The lower court weighed this evidence as it had a right to do and the appellant has made no allegations against its finding's thereon as a whole.
*227With regard to the documents of assignment of credits by Delgado & Diaz to their creditors and by the latter to the plaintiff, which consist of the public deed and the private document which we have mentioned, the first of these documents was admitted in evidence without any opposition whatsoever on the part of the defendant and without anything being alleged in opposition to the representation of the parties thereto; and although the defendant opposed the admission of the private document, it does not appear that he assigned any reason therefor, which was necessary to permit us to decide against the admission of that evidence.
The record does not contain any certificate issued by the secretary of the United States District Court showing us the status or final result of the bankruptcy proceedings instituted by the firm of Delgado & Díaz and that the property of said firm is subject to the action of that court, the proof of which devolved on the defendant, and, therefore, we have nothing to justify us in holding that the proceedings for the recovery of the credits in favor of Delagdo & Diaz should be instituted in the District Court of the United States by the person having the legal capacity so to do.

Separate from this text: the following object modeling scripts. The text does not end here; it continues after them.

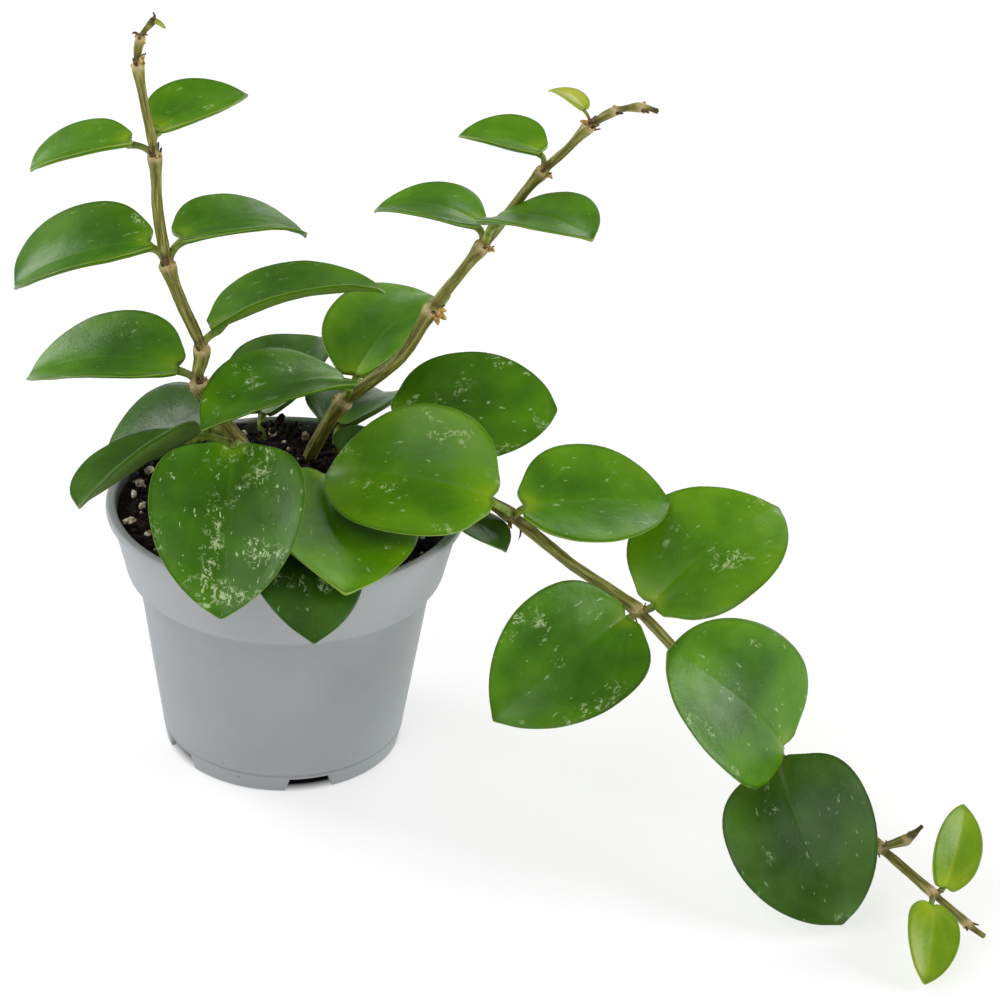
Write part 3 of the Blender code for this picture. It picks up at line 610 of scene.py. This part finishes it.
# Leaves ----------------------------------------------------------------------------------------------
# Thick oval leaves, 1.5 to 6 cm long, in pairs on short fleshy stalks. Each blade is round at its base with a
# shallow notch over the stalk, folded along its midrib, and ends in a small point. The upper side is waxy and
# splashed with pale flecks; the underside is paler and matt.
# Rows repeat the model's values: where the stalk starts, the blade's base, length, width, heading,
# rise, roll, how far it arches, how far its sides curl up, its tip (0.5 blunt, 1 pointed) and its record
# material; then how many flecks it has, from 0 to 1, and how much lighter (+) or darker (-) it is.
# The repeated values aren't hand-chosen: they are rounded results of a separate fitting script, and a few
# were nudged by hand afterwards. The flecks and tones are chosen one by one.
LEAVES = {
    "leaf_left_1": (("stem_left", 10), (-44, 11, 215), 36, 28, 44, 6, 3, 15, 45, 0.7, "leaf_young", 0.35, -0.3),
    "leaf_left_2": (("stem_left", 10), (-52, 7, 212), 33, 28, -172, -17, 0, 28, 35, 0.6, "leaf_young", 0.3, -0.4),
    "leaf_left_3": (("stem_left", 8), (-46, 7, 177), 47, 40, -176, -20, -9, 37, 45, 0.5, "leaf_green", 0.45, 0.1),
    "leaf_left_4": (("stem_left", 8), (-36, 9, 179), 45, 37, 27, -7, -4, 52, 23, 0.7, "leaf_green", 0.2, 0.0),
    "leaf_left_5": (("stem_left", 5), (-37, 4, 135), 54, 45, 169, -13, -6, 42, 33, 0.7, "leaf_green", 0.35, 0.1),
    "leaf_left_6": (("stem_left", 6), (-25, 6, 149), 58, 49, 14, 10, -14, 41, 31, 0.7, "leaf_green", 0.25, 0.1),
    "leaf_left_7": (("stem_left", 3), (-27, 10, 110), 49, 39, 152, -29, -28, 17, 43, 0.7, "leaf_dark", 0.4, 0.0),
    "leaf_left_8": (("stem_left", 3), (-32, 0, 112), 49, 41, -131, -10, 30, 12, 45, 0.6, "leaf_dark", 0.15, 0.3),
    "leaf_left_9": (("stem_left", 3), (-16, -20, 118), 62, 53, -88, -31, 0, 34, 39, 0.7, "leaf_green", 1.0, -0.4),
    "leaf_right_1": (("stem_right", 11), (91, 18, 227), 16, 10, 138, 5, 6, 48, 24, 0.8, "leaf_new", 0.0, 1.0),
    "leaf_right_2": (("stem_right", 9), (78, 22, 210), 29, 25, 157, -1, -3, 23, 41, 0.7, "leaf_young", 0.3, -0.2),
    "leaf_right_3": (("stem_right", 7), (59, 24, 183), 37, 31, 163, -3, 1, 49, 22, 0.7, "leaf_green", 0.2, 0.0),
    "leaf_right_4": (("stem_right", 7), (65, 12, 190), 44, 36, -45, 11, 1, 38, 21, 0.7, "leaf_green", 0.2, 0.0),
    "leaf_right_5": (("stem_right", 3), (20, 31, 122), 54, 43, 62, 10, -6, 42, 48, 0.7, "leaf_young", 0.1, 0.0),
    "leaf_right_6": (("stem_right", 3), (17, 17, 126), 56, 44, -143, -3, 5, 45, 32, 0.8, "leaf_green", 0.6, 0.0),
    "leaf_trailing_1": (("stem_trailing", 2), (34, 25, 110), 55, 45, -1, 7, 29, 25, 8, 0.6, "leaf_green", 0.7,
                        -0.1),
    "leaf_trailing_2": (("stem_trailing", 5), (68, -22, 106), 60, 54, 160, -5, -28, 42, 31, 0.8, "leaf_young", 0.6,
                        0.2),
    "leaf_trailing_3": (("stem_trailing", 4), (58, -12, 95), 24, 20, -48, -8, -10, 10, 15, 0.9, "leaf_dark", 0.0,
                        0.0),
    "leaf_trailing_4": (("stem_trailing", 5), (79, -18, 102), 50, 44, 16, -3, 20, 15, 24, 0.7, "leaf_young", 0.45,
                        -0.3),
    "leaf_trailing_5": (("stem_trailing", 7), (123, -30, 75), 57, 51, 38, 22, 13, 45, 18, 0.8, "leaf_young", 0.4,
                        0.2),
    "leaf_trailing_6": (("stem_trailing", 7), (114, -34, 71), 57, 48, -143, -23, -34, 39, 37, 0.8, "leaf_green",
                        0.6, 0.0),
    "leaf_trailing_7": (("stem_trailing", 9), (166, -63, 44), 57, 51, -168, 44, -50, 42, 27, 0.5, "leaf_green",
                        0.45, 0.1),
    "leaf_trailing_8": (("stem_trailing", 9), (165, -65, 37), 57, 49, -61, -36, 34, 56, 23, 0.7, "leaf_dark",
                        0.5, 0.0),
    "leaf_trailing_9": (("stem_trailing", 12), (219, -94, 14), 29, 17, 74, 37, 29, 39, 27, 0.8, "leaf_new", 0.0,
                        -0.8),
    "leaf_trailing_10": (("stem_trailing", 12), (214, -102, 12), 30, 18, -97, -18, -15, 45, 28, 0.7, "leaf_new",
                         0.0, -0.7),
    "leaf_front_1": (("soil", (9, 6)), (12, 4, 97), 71, 56, -80, -2, -11, 3, 23, 0.7, "leaf_young", 0.4, 0.1),
    "leaf_front_2": (("soil", (2, -26)), (6, -37, 94), 43, 36, -76, -19, -7, 60, 5, 0.8, "leaf_dark", 0.5, -0.6),
    "leaf_back_1": (("soil", (-12, 48)), (-14, 54, 94), 45, 40, 66, 15, -10, 46, 32, 0.9, "leaf_dark", 0.1, 0.0),
    "leaf_back_2": (("soil", (14, 40)), (14, 42, 97), 43, 39, 66, -9, -8, 48, 31, 0.6, "leaf_dark", 0.1, 0.0),
    "leaf_back_3": (("soil", (30, 24)), (27, 26, 97), 15, 12, -171, 18, -51, 30, 14, 0.8, "leaf_dark", 0.0, 0.0),
}
ROOTED_DEPTH = 5.0          # how far a stalk that starts in the soil stands in it
LEAF_THICKNESS = 1.7
STALK_RADIUS = 1.4
WIDEST = 0.43               # where a blade is widest, as a share of its length
BASE_ROWS = 15
TIP_ROWS = 19
COLUMNS = (0.0, 0.02, 0.05, 0.09, 0.15, 0.23, 0.33, 0.44, 0.56, 0.68, 0.79, 0.87, 0.93, 0.97, 0.99, 1.0)
FOLD = 0.1                  # share of the curl that is a crease along the midrib
LOBE = 1.8                  # how far the blade's base stands back beside the stalk
TIP_POINT = 0.6             # how far the tip is drawn out
FULLNESS = 0.86             # 1 makes an elliptical base, and less makes broader shoulders
CREASE = 0.15               # how far the crease reaches out, as a share of the half width
CURL_STEPS = 12             # steps that add up the curl between two columns
STALK_STEPS = 14


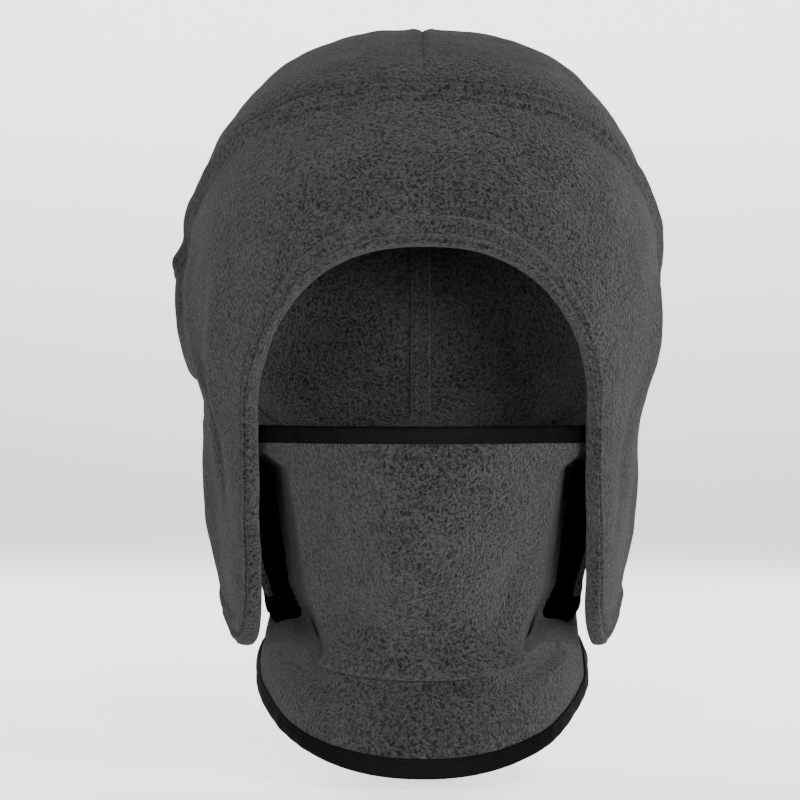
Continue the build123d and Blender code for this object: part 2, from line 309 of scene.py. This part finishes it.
def chin_pouch(p):
    """How far the mask sags over the fold under the chin."""
    d = over(CHIN_FOLD, p)
    return 4.2 * np.exp(-((d / 13) ** 2)) * (1 - ramp(np.abs(heading(p)), 60, 86))


def collar_tuck(p):
    """How far the top of the collar is tucked in behind the mask."""
    below = np.maximum(-over(CHIN_FOLD, p), 0)
    tuck = 4.6 * np.exp(-((below / 12) ** 2)) + 0.6
    return tuck * (1 - ramp(np.abs(heading(p)), 78, 96))


def pushed_back(p, stop, share):
    """Points moved back by a share of their way to y = stop."""
    back = np.maximum(stop - p[..., 1], 0) * share
    return p + back[..., None] * np.array([0.0, 1.0, 0.0])


def turned_in(p):
    """The mask with its sides turned back from the flaps, narrowest beside the chin."""
    half = np.interp(p[..., 2], *zip(*MASK_FLANK))
    share = ramp(np.abs(p[..., 0]), half - 1, half + 8) * ramp(-p[..., 2], 41, 47)
    return pushed_back(p, -6, share)


def tucked_in(p):
    """The collar with its top pushed back inside the hood beside the chin."""
    share = ramp(p[..., 2], -124, -113) * ramp(np.abs(p[..., 0]), 40, 54)
    return pushed_back(p, -3, share)


# --- meshes -------------------------------------------------------------------------------------
def make_piece(name, points, faces, material):
    """An object from points in millimetres. Faces with more than four corners are cut ends."""
    mesh = bpy.data.meshes.new(name)
    mesh.from_pydata((points.reshape(-1, 3) * MM).tolist(), [], faces)
    made = bmesh.new()
    made.from_mesh(mesh)
    bmesh.ops.remove_doubles(made, verts=made.verts, dist=1e-6)
    bmesh.ops.recalc_face_normals(made, faces=made.faces)
    for face in made.faces:
        if len(face.verts) > 4:
            for edge in face.edges:
                edge.smooth = False
    made.to_mesh(mesh)
    made.free()
    mesh.shade_smooth()
    piece = bpy.data.objects.new(name, mesh)
    bpy.context.scene.collection.objects.link(piece)
    mesh.materials.append(material)
    return piece


def loop_mesh(name, points, material, ring=False):
    """A closed mesh from points[round the section][along the piece]."""
    around, along = points.shape[:2]
    i, j = np.meshgrid(np.arange(around), np.arange(along if ring else along - 1), indexing="ij")
    i2, j2 = (i + 1) % around, (j + 1) % along
    quads = np.stack([i * along + j, i * along + j2, i2 * along + j2, i2 * along + j], -1)
    faces = quads.reshape(-1, 4).tolist()
    if not ring:
        column = np.arange(around) * along
        faces += [column.tolist(), (column[::-1] + along - 1).tolist()]
    return make_piece(name, points, faces, material)


def lengths(points):
    """Running length along the first axis."""
    steps = np.linalg.norm(np.diff(points, axis=0), axis=-1)
    return np.concatenate([np.zeros((1, *steps.shape[1:])), np.cumsum(steps, 0)])


def at_length(points, want):
    """Points at given running lengths along the first axis, for each column."""
    run = lengths(points)
    result = np.empty((*want.shape, 3))
    for j in range(points.shape[1]):
        for axis in range(3):
            result[:, j, axis] = np.interp(want[:, j], run[:, j], points[:, j, axis])
    return result


def even(points, count):
    """A curve with count evenly spaced points."""
    want = np.linspace(0, lengths(points)[-1], count)
    return at_length(points[:, None], want[:, None])[:, 0]


def between(skin, first, last, count=90):
    """Grid of points of a skin from one curve across to another."""
    t = np.linspace(0, 1, count)[:, None, None]
    return skin.onto(first[None] * (1 - t) + last[None] * t)


# --- curves of the hood's right-hand side -------------------------------------------------------
ARCH_POINTS, SIDE_POINTS, BEND_POINTS, FOOT_POINTS = 120, 60, 48, 160
SEAM_HEADINGS = (0, 58, 96, 180)  # joined to the arch's top, its end, the flap's corner, the nape
BAND_COLUMNS = 250


def first_true(test, start, end):
    """The value between start and end at which a test turns true."""
    for _ in range(40):
        middle = (start + end) / 2
        if test(middle):
            end = middle
        else:
            start = middle
    return (start + end) / 2


def one(value):
    return np.array([float(value)])


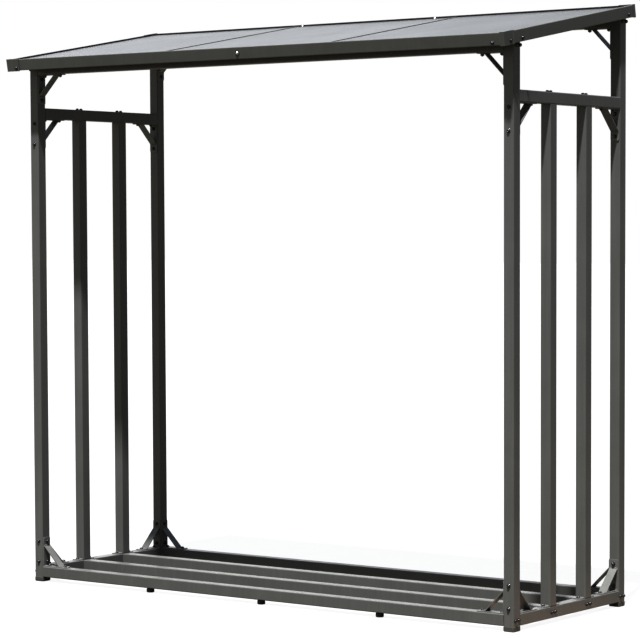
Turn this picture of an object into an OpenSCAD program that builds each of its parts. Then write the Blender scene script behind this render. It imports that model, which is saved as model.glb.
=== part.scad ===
// Open-fronted log store: a bolted frame of square steel tube under a mono-pitch sheet roof.
// Millimetres. +X runs along the long side, +Y from the open front to the back, +Z up.
// The origin is on the ground, under the centre of the overall box.

/* [Overall] */
// Length over the outsides of the corner posts
span_x = 1890; // [900:1:2400]
// Depth over the outsides of the corner posts
span_y = 632; // [420:1:1100]
// Height of the roof frame's top edge at the front
front_height = 1718; // [1000:1:2300]
// Pitch of the roof, rising to the back, in degrees
roof_slope = 9.9; // [3:0.1:18]

/* [Tubes] */
// Outside width of the square tube
tube = 35; // [25:1:60]
// Wall of the square tube
tube_wall = 1; // [0.8:0.1:3]
// Outside corner radius of the square tube
tube_corner = 3; // [2:0.5:6]

/* [Base] */
// Clear height under the base rails
ground_gap = 15; // [10:1:60]
// How far the foot cap's collar stands out beyond the tube
cap_flare = 1.5; // [0.5:0.5:4]
// Height of the narrower sole under the collar
cap_sole = 2; // [1:0.5:4]
// Depth of the cap's plug inside the post
cap_plug = 22; // [10:1:60]
// Diameter of the adjustable feet under the long rails
foot_dia = 25; // [14:1:34]
// Radius of the feet's lower edge
foot_round = 3; // [1:0.5:6]
// Number of adjustable feet under each long rail
foot_count = 3; // [1:1:5]

/* [Sides] */
// Height of the mid rail's underside
mid_rail_z = 1529; // [500:1:1560]
// Length of the flange plate under each upright bar
flange_length = 78; // [60:1:120]
// Width of the flange plate
flange_width = 31; // [20:1:60]
// Thickness of the flange plate
flange_t = 3; // [2:0.5:6]

/* [Corner brackets] */
// Length of each leg
bracket_leg = 97; // [70:1:160]
// Width of the legs
bracket_width = 30; // [16:1:60]
// Thickness of the legs and of the strut
bracket_t = 3; // [2:0.5:6]
// Distance from the corner to the middle of the strut's end
strut_reach = 70; // [40:1:140]
// Width of the strut
strut_width = 27; // [10:1:60]

/* [Roof] */
// Roof frame beyond the front posts, measured level
front_overhang = 87; // [30:1:200]
// Roof frame beyond the back posts, measured level
back_overhang = 15; // [12:1:120]
// Roof frame beyond the posts at each end
side_overhang = 20.5; // [14:0.5:80]
// Depth of the roof frame, square to the roof
frame_depth = 36.5; // [28:0.5:80]
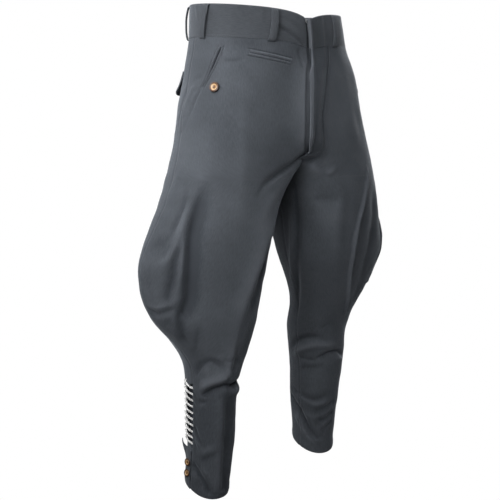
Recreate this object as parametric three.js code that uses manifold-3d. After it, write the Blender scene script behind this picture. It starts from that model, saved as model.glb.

The certificate issued by Andres Crosas, the referee, sets forth that on April 5, 1907, he prayed the District Court of the United States for Porto Rico to dismiss the case of Delgado & Diaz, on the ground that the creditors had come to an agreement to accept 25 per cent of all the credits, and that since then he had no official advice of any action in the case, adding that for further information the persons interested would have to address the secretary of said court.
These words reveal the deficiency of said certificate to admit it as a basis for the last ground of the appeal.
For the reasons stated, we are of the opinion that the judgment appealed from should be affirmed, with the costs against the appellant.
Affirmed.
*228Justices MacLeary and Wolf concurred. Mr. Justice Figueras took no paid in the decision of this case.